Perhaps the greatest failure of leadership was the fall of Jerusalem in 70 CE. The rabbis were clear that it was due to Sinat Chinam, senseless hatred, which is best understood as the internal fighting amongst the Jews. The great sage Jochanan Ben Zakai had to fake his own death to be able to leave Jerusalem. Even Josephus cites a well-known proverb at the time, that Jerusalem would never fall but for the fighting between the Jews.
Leadership needs to give its nation a moral mission to believe in itself as a nation. For religious Zionists this is the Torah of Israel in the land of Israel. For secular Zionists it is the ability to create a secularly righteous society in their historic homeland. While these are not identical, they are mutually supportive.
The uniting moral mission of the United States, Canada, and the UK is harder to pinpoint, but it has historically included the themes of liberty, democracy, and the realization of personal aspirations. Those aspirations carried the Allied forces to victory in World War II. Germany failed because the hatred that their leaders used to unify that society did not inspire them to fight beyond their human limits.

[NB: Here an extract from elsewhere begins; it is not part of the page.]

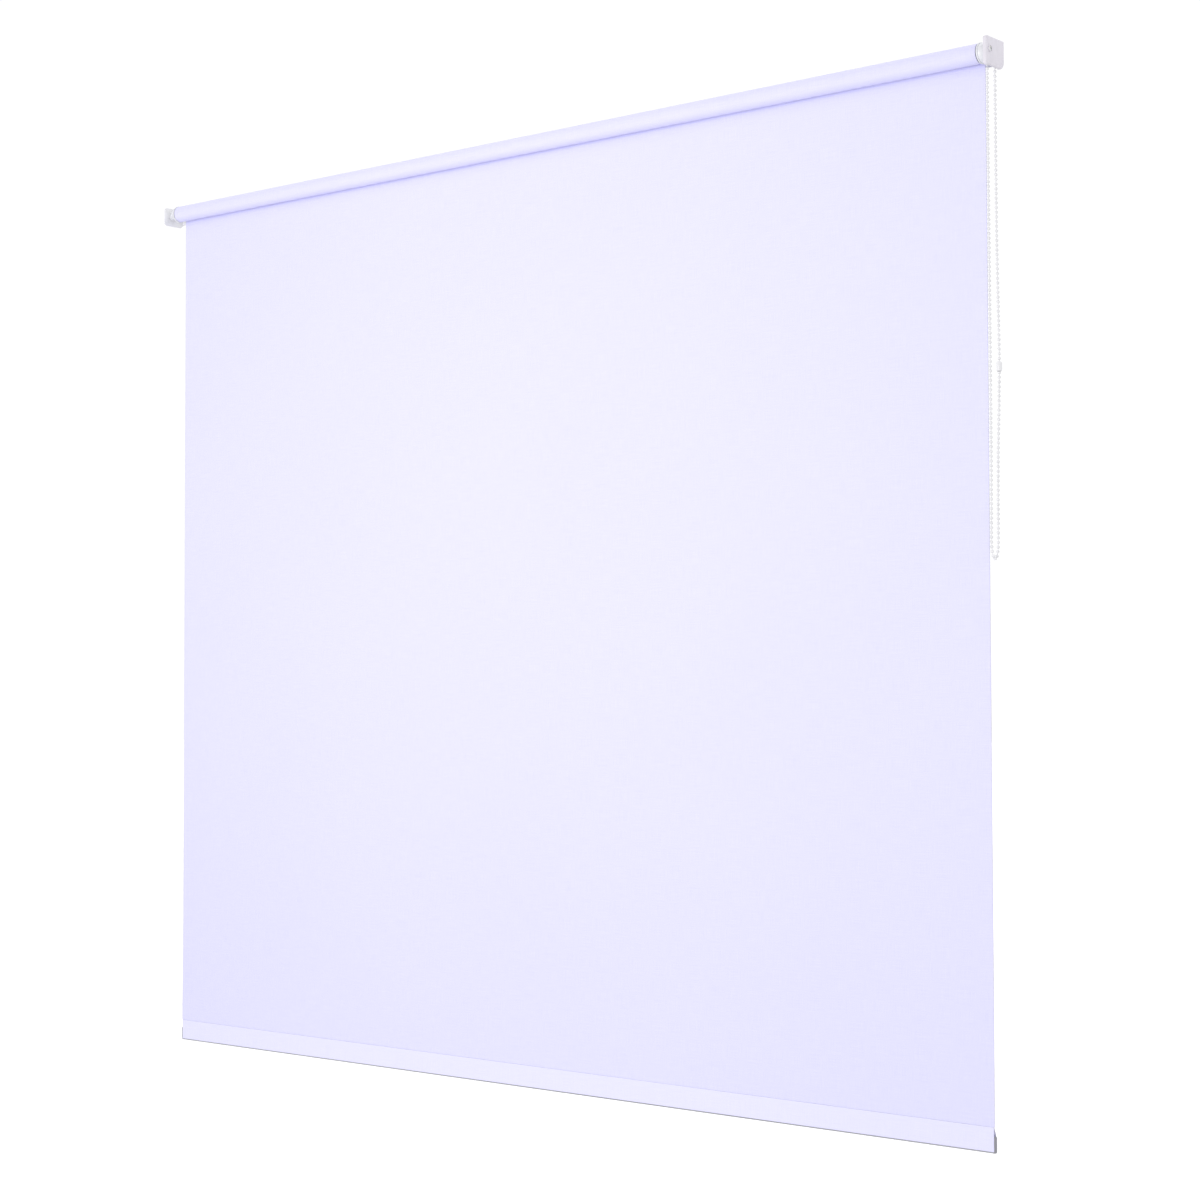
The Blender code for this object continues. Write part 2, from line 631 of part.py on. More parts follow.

The unifying German belief in an Ubermensch could only go so far.
Bamidbar is a subtle but powerful lesson about leadership. Leading is about more than making decisions. Leaders must inspire, they must unify, and they must provide the enduring moral vision that motivates a people for the preservation of their nation.
How prepared are we to rely on our leaders to manage the most significant changes in technology since the transistor? In particular, how prepared are our leaders to cope with the fragmentation of society as a result of AI and social media? Nothing we say here is going to have much impact on the Prime Ministers, generals, and ‘influencers’ of today. The only aspect of this situation that is within our sphere of influence is how we choose to live our lives and which leaders we choose to support. The Torah teaches us to apply ourselves to strengthening our bonds to the nation of Israel as much as strengthening the steel of our weapons, if not more.